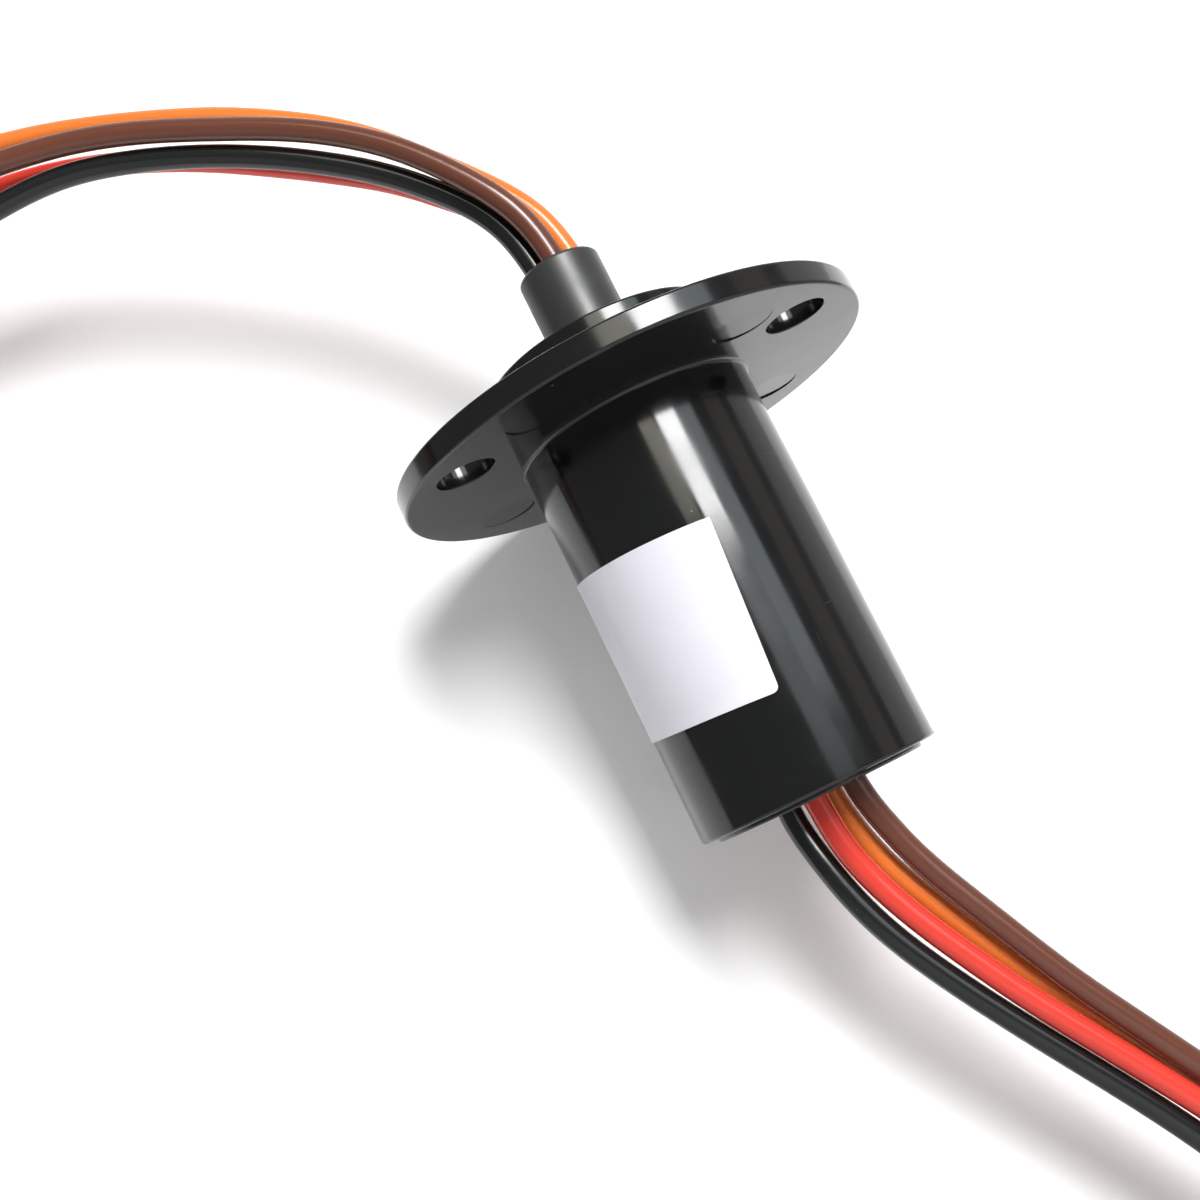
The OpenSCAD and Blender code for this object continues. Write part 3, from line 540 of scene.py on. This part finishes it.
class MakeHousing(bpy.types.Operator):
    """Makes the moulded housing with its bolt holes and ejector marks"""

    bl_idname = "slip_ring.make_housing"
    bl_label = "Housing"

    def body(self, sizes):
        """The turned form: barrel, flange, boss, bearing seat and bore."""
        low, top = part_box("housing")[0].z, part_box("housing")[1].z
        radius, height = reach("housing")
        flange_r = widest("housing")
        flange_high = flange_top()
        barrel_r = barrel_radius()
        boss_r = widest("housing", low=flange_high + 1 * MM)
        bore_r = narrowest("housing", high=-1 * MM)
        bore_top = float(height[abs(radius - bore_r) < 0.01 * MM].max())
        lip_r = narrowest("housing", low=top - 0.1 * MM)
        seat_r = widest("front_outer_race")
        seat_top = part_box("front_outer_race")[1].z
        outline = [
            (bore_r, low), (barrel_r, low), (barrel_r, 0), (flange_r, 0), (flange_r, flange_high),
            (boss_r, flange_high), (boss_r, top), (lip_r, top), (lip_r, seat_top),
            (seat_r, seat_top), (seat_r, bore_top), (bore_r, bore_top),
        ]
        rounds = {
            0: sizes.lip_edge, 1: sizes.edge, 2: sizes.root, 3: sizes.edge, 4: sizes.edge,
            5: sizes.root, 6: sizes.edge, 7: sizes.lip_edge,
        }
        return turned("housing_shell", outline, rounds, sizes.steps)

    def leave_flash(self, piece, sizes):
        """Draws a ragged web of flash out of the rear rim on one side."""
        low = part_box("housing")[0].z
        barrel_r = barrel_radius()
        chance = random.Random(5)
        for vertex in piece.data.vertices:
            radius = math.hypot(vertex.co.x, vertex.co.y)
            angle = math.degrees(math.atan2(vertex.co.y, vertex.co.x))
            on_rim = vertex.co.z < low + sizes.edge * 0.7 and radius > barrel_r - sizes.edge * 0.9
            if on_rim and FLASH[0] < angle < FLASH[1]:
                fade = math.sin(math.pi * (angle - FLASH[0]) / (FLASH[1] - FLASH[0]))
                grow = 1 + fade * chance.uniform(0.002, 0.016)
                vertex.co.x *= grow
                vertex.co.y *= grow

    def bolt_hole(self, angle, sizes):
        """A cutter whose wall flares out to round the hole's two rims."""
        edge = sizes.hole_edge
        dims = MOUNTS["flange_bolts"]["dims"]
        radius = dims["hole_r_mm"] * MM
        high = flange_top()
        lean = math.radians(60)
        past = 0.5 * MM
        bends = [lean * k / 4 for k in range(5)]
        upper = [
            (radius + edge * (1 - math.cos(t)), high + edge * (math.sin(t) - math.sin(lean))) for t in bends
        ]
        lower = [(r, high - h) for r, h in reversed(upper)]
        wide = upper[-1][0] + past * math.tan(lean)
        outline = [(0, -past), (wide, -past), *lower, *upper, (wide, high + past), (0, high + past)]
        cutter = turned("bolt_hole", outline, {}, 80)
        return moved(cutter, on_circle(angle, dims["pcd_mm"] / 2 * MM))

    def ejector_mark(self, angle, proud, sizes):
        """A shallow round cutter, tilted because the pin's face wasn't quite square."""
        radius = sizes.ejector / 2
        depth, past = 0.085 * MM, 0.6 * MM
        cutter = turned("ejector_mark", [(0, -past), (radius, -past), (radius, depth), (0, depth)], {}, 72)
        place = on_circle(angle, sizes.ejector_at)
        lean_axis = Matrix.Rotation(math.radians(proud), 4, "Z") @ Vector((1, 0, 0))
        return moved(cutter, place @ Matrix.Rotation(math.radians(1.4), 4, lean_axis))

    def nick(self, angle, size):
        """A small ragged bite out of the flange's lower edge."""
        start_clean()
        bpy.ops.mesh.primitive_ico_sphere_add(subdivisions=2, radius=size * MM)
        cutter = bpy.context.object
        bpy.ops.object.mode_set(mode="EDIT")
        bpy.ops.transform.vertex_random(offset=size * 0.3 * MM, seed=int(abs(angle) * 10))
        bpy.ops.object.mode_set(mode="OBJECT")
        stretch = Matrix.Diagonal((0.7, 1.9, 0.8, 1))
        return moved(cutter, on_circle(angle, widest("housing"), 0.02 * MM) @ stretch)

    def execute(self, context):
        sizes = context.scene.slip_ring_housing
        piece = self.body(sizes)
        self.leave_flash(piece, sizes)
        count = MOUNTS["flange_bolts"]["dims"]["count"]
        cutters = [self.bolt_hole(BOLT_START + k * 360 / count, sizes) for k in range(count)]
        cutters += [self.ejector_mark(angle, proud, sizes) for angle, proud in EJECTOR_MARKS]
        cutters += [self.nick(angle, size) for angle, size in NICKS]
        cut_away(piece, cutters)
        close_up(piece)
        shade(piece)
        material = plastic_material("Moulded plastic", sizes.plastic, sizes.gloss)
        finish_piece(piece, material, "stator", "housing_plastic", "housing")
        return {"FINISHED"}


# ---- Label ----


class MakeLabel(bpy.types.Operator):
    """Makes the bare paper label that wraps the barrel askew"""

    bl_idname = "slip_ring.make_label"
    bl_label = "Label"

    def rounded_corner(self, u, v, sizes):
        """Pulls the points near the lower starting corner on to a quarter circle."""
        middle_u, middle_v = sizes.corner, -sizes.height / 2 + sizes.corner
        du, dv = u - middle_u, v - middle_v
        if du >= 0 or dv >= 0:
            return u, v
        shrink = max(-du, -dv) / math.hypot(du, dv)
        return middle_u + du * shrink, middle_v + dv * shrink

    def on_barrel(self, u, v, sizes, barrel_r):
        """Where a point of the flat label lies on the barrel, with its edges lifted a little."""
        from_edge = min(u, sizes.around - u, sizes.height / 2 - abs(v))
        lift = 0.035 * MM * math.exp(-from_edge / (0.5 * MM))
        from_corner = math.hypot(u, v + sizes.height / 2)
        lift += 0.12 * MM * math.exp(-from_corner / (1.1 * MM))
        around = u * math.cos(sizes.skew) - v * math.sin(sizes.skew)
        along = u * math.sin(sizes.skew) + v * math.cos(sizes.skew)
        angle = sizes.start - around / barrel_r
        out = barrel_r + sizes.glue + lift
        return out * math.cos(angle), out * math.sin(angle), sizes.middle + along

    def execute(self, context):
        sizes = context.scene.slip_ring_label
        barrel_r = barrel_radius()
        start_clean()
        bpy.ops.mesh.primitive_grid_add(x_subdivisions=112, y_subdivisions=60, size=1)
        piece = context.object
        piece.name = piece.data.name = "label_paper"
        for vertex in piece.data.vertices:
            u, v = (0.5 - vertex.co.x) * sizes.around, vertex.co.y * sizes.height
            u, v = self.rounded_corner(u, v, sizes)
            vertex.co = self.on_barrel(u, v, sizes, barrel_r)
        modified(piece, "SOLIDIFY", thickness=sizes.paper, offset=1)
        close_up(piece, 1e-7)
        shade(piece, 50)
        finish_piece(piece, paper_material("Label paper", sizes.white), "stator", "label_paper", "label")
        return {"FINISHED"}


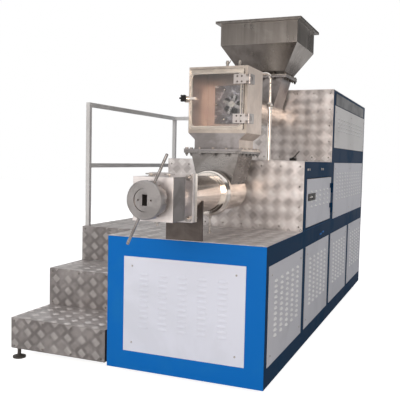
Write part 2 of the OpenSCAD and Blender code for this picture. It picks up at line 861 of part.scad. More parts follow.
// posts with a handrail and a knee rail, turned in at the rear
module railing() {
  t = rail_tube;
  y0 = plat_y0 + 25;
  y1 = plat_y1 - t - 6;
  x0 = rail_x - t/2;
  color(white) {
    for (y = [y0, y1]) span(x0, x0 + t, y, y + t, plat_z, plat_z + rail_h - t);
    span(x0, x0 + t, y0, y1 + t, plat_z + rail_h - t, plat_z + rail_h);
    span(x0, x0 + t, y0 + t, y1, plat_z + knee_h, plat_z + knee_h + t);
    span(stair_x1 - t, stair_x1, y1, y1 + t, plat_z, plat_z + rail_h - t);
    for (z = [knee_h, rail_h - t])
      span(x0 + t, stair_x1, y1, y1 + t, plat_z + z, plat_z + z + t);
  }
}

// ---- assembly ------------------------------------------------------------

// moves the machine's own axes to the middle of its floor area
module placed() {
  translate(to_centre) children();
}

placed() base_cabinet();
placed() levelling_feet();
placed() base_deck();
placed() front_panel();
placed() right_panels();
placed() left_panels();
placed() rear_panels();
placed() mid_cabinet();
placed() mid_front_plate();
placed() mid_deck();
placed() service_door();
placed() service_door_latch();
placed() top_cabinet();
placed() top_front_plate();
placed() top_cover();
placed() top_bands();
placed() barrel_stand();
placed() lower_barrel();
placed() drain_jack();
placed() head_neck();
placed() flange_studs();
placed() head_block();
placed() head_fittings();
placed() ring_nut();
placed() die_plate();
placed() tommy_bars();
placed() throat();
placed() vacuum_chamber();
placed() chamber_hinges();
placed() chamber_door();
placed() door_leaves();
placed() door_clamp();
placed() cutter_plate();
placed() cutter();
placed() upper_barrel();
placed() upper_throat();
placed() hopper();
placed() vacuum_pipe();
placed() lever_switch();
placed() stair_steps();
placed() stair_sides();
placed() stair_feet();
placed() platform();
placed() platform_frame();
placed() railing();
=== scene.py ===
import json
import math
import bmesh
import bpy
import numpy as np
from mathutils import Matrix, Vector

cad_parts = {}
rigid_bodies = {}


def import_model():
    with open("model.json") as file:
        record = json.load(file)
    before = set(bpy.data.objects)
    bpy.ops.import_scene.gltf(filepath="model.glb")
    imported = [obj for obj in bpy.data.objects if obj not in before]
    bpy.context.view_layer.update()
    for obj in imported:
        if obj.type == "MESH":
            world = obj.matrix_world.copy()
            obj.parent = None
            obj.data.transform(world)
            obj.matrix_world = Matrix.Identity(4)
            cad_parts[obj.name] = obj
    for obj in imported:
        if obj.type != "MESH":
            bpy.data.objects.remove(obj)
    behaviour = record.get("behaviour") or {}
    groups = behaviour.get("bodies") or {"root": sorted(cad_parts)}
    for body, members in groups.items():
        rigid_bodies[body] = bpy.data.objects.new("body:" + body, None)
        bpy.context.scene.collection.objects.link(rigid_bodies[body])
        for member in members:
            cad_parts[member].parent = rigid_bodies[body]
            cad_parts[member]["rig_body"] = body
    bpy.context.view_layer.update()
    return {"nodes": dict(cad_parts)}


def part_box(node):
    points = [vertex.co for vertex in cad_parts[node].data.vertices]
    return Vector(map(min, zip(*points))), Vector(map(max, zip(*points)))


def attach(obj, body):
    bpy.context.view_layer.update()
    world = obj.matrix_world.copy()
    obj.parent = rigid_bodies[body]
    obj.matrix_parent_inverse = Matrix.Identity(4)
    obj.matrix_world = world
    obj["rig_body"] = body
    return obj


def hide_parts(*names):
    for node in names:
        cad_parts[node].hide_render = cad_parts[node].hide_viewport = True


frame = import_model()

print("packed model loaded")

# Pieces are laid out in millimetres from the cabinet's centre plane, its front face and
# the floor, and placed in metres when their mesh is made.
cabinetLow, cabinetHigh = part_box("base_cabinet")
originShift = np.array([(cabinetLow.x + cabinetHigh.x) / 2, cabinetLow.y, 0.0])


def toLayout(points):
    return (np.asarray(points) - originShift) * 1000


def toFrame(points):
    return np.asarray(points, float) * 0.001 + originShift


def limits(node):
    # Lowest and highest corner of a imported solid, in the layout's millimetres.
    low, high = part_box(node)
    return toLayout(low), toLayout(high)


def bodyOf(node):
    return frame["nodes"][node]["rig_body"]


def newGroup(name, inputs, outputs):
    # Empty shader group; inputs are (name, socket kind, default), outputs are names.
    group = bpy.data.node_groups.new(name, "ShaderNodeTree")
    for label, kind, default in inputs:
        socket = group.interface.new_socket(label, in_out="INPUT", socket_type=kind)
        if default is not None:
            socket.default_value = default
    for label in outputs:
        group.interface.new_socket(label, in_out="OUTPUT", socket_type="NodeSocketFloat")
    return group, group.nodes.new("NodeGroupInput").outputs, group.nodes.new("NodeGroupOutput")


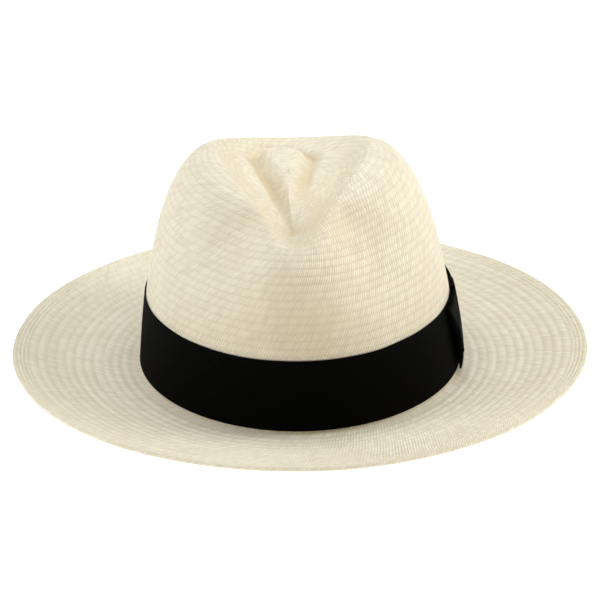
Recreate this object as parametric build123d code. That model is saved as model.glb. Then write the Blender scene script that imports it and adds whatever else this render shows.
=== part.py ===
from build123d import *
import math
import os

os.makedirs("parts", exist_ok=True)

# A straw panama hat with a pinched teardrop crown, standing on its brim.
# Millimetres, Z up. The front is -Y and the bow is on the wearer's left, +X.

# ---------------------------------------------------------------- main sizes
head_width = 173.0      # across the outside of the straw at the head line
head_length = 207.0     # front to back, same place
crown_height = 115.0    # floor to the top of the side ridges
brim_side = 69.0        # head line to the edge, seen from above
brim_front = 62.0
brim_back = 71.5
brim_rise = 11.0        # how far the edge curls up off the floor
egg = 0.03              # how much narrower the front of the head is
straw = 1.2             # woven straw, one layer
hem = 2.2               # the folded edge, two layers pressed flat
hem_width = 8.0
gap = 0.25              # air between one layer and the next

ribbon_tall = 38.0
ribbon_thick = 0.6
ribbon_low = 3.2        # lower edge of the ribbon above the floor
bow_front = -36.0       # the bow's two ends, measured along Y from the middle of the head
bow_back = 40.0
bow_thick = 0.34
knot_wide = 15.0
tail_extra = 13.0       # how far the cut tail shows behind the loop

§

* _PROMPT_:
From the line holding "Recreate this object" through the last line above, reproduce each line exactly and add nothing.

* _FINAL RESULT_:
Recreate this object as parametric build123d code. That model is saved as model.glb. Then write the Blender scene script that imports it and adds whatever else this render shows.
=== part.py ===
from build123d import *
import math
import os

os.makedirs("parts", exist_ok=True)

# A straw panama hat with a pinched teardrop crown, standing on its brim.
# Millimetres, Z up. The front is -Y and the bow is on the wearer's left, +X.

# ---------------------------------------------------------------- main sizes
head_width = 173.0      # across the outside of the straw at the head line
head_length = 207.0     # front to back, same place
crown_height = 115.0    # floor to the top of the side ridges
brim_side = 69.0        # head line to the edge, seen from above
brim_front = 62.0
brim_back = 71.5
brim_rise = 11.0        # how far the edge curls up off the floor
egg = 0.03              # how much narrower the front of the head is
straw = 1.2             # woven straw, one layer
hem = 2.2               # the folded edge, two layers pressed flat
hem_width = 8.0
gap = 0.25              # air between one layer and the next

ribbon_tall = 38.0
ribbon_thick = 0.6
ribbon_low = 3.2        # lower edge of the ribbon above the floor
bow_front = -36.0       # the bow's two ends, measured along Y from the middle of the head
bow_back = 40.0
bow_thick = 0.34
knot_wide = 15.0
tail_extra = 13.0       # how far the cut tail shows behind the loop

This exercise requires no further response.